I won’t count the Star Tours example, which has already been mentioned, not some specific things that the NDA won’t allow me to say.

(*) GWL was the Grand Marshal for the Rose Parade in 2007. That meant that in addition to having a nation-wide search for the top 501st legion members to march as a full costumed squadron in the parade, they also had two large floats (one of Endor, one of Naboo) to send down the route. I was on the second-to-last crew in decorating the floats 12/31 (essentially, the crew that does the last detailing of ivy, beans, herbs, etc. as well as prepping the flowers; the last crew actually installs the flowers the night of the 31st/morning of the 1st)

This was one of the most fun things I’ve done, period. We were in the same hangar as the two floats of the Rose Bowl teams, so it was a strange mix of elderly alumni of those schools, local high schoolers tasked to volunteer, and some of us Star Wars-types. The energy of assembling these floats up close was amazing, and I still remember being up on two-and-a-half-story-high scaffolding gluing one bean after another after another to create all the little detailing to capture the effect. This was not my first exposure to the parade (I’ve camped out overnight, reserved bleachers, and marched in it), but this was easily my favorite and one I’d eagerly do again.

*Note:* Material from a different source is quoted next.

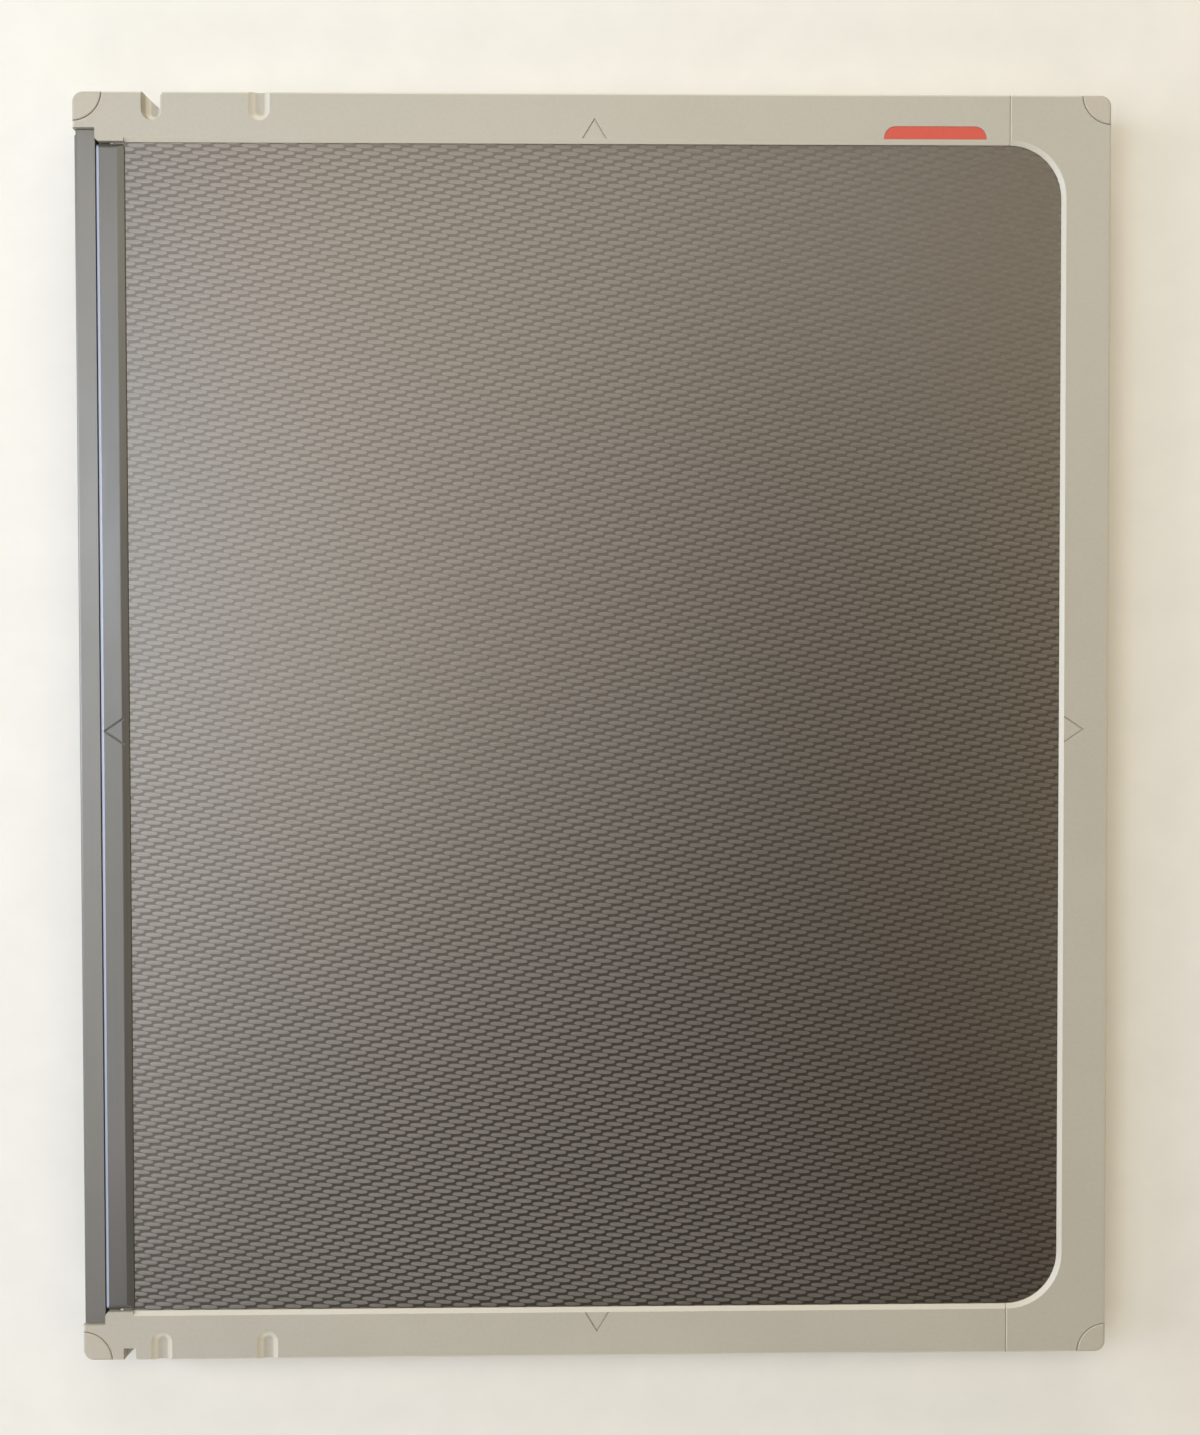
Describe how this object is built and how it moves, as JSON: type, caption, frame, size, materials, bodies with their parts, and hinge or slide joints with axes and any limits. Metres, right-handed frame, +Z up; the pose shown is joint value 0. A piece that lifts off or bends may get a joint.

Listing each high point separately

(*) People may not realize this, but Skywalker Ranch is one of the most popular destinations for Make-a-Wish kids. There are lots of dignitaries and movie stars that visit the Ranch, but whenever you saw a limo onsite, you knew it was probably a MaW family getting the full tour. I don’t know everything about what happens on a typical visit, but I did participate as a “guide” for some of the families and there’s nothing quite unbearably sad and heart-warming as seeing this terminal kid with his parents (and usually siblings) so excited about seeing a Boba Fett helmet up close or eating in the same facility that GWL eats. That never got old.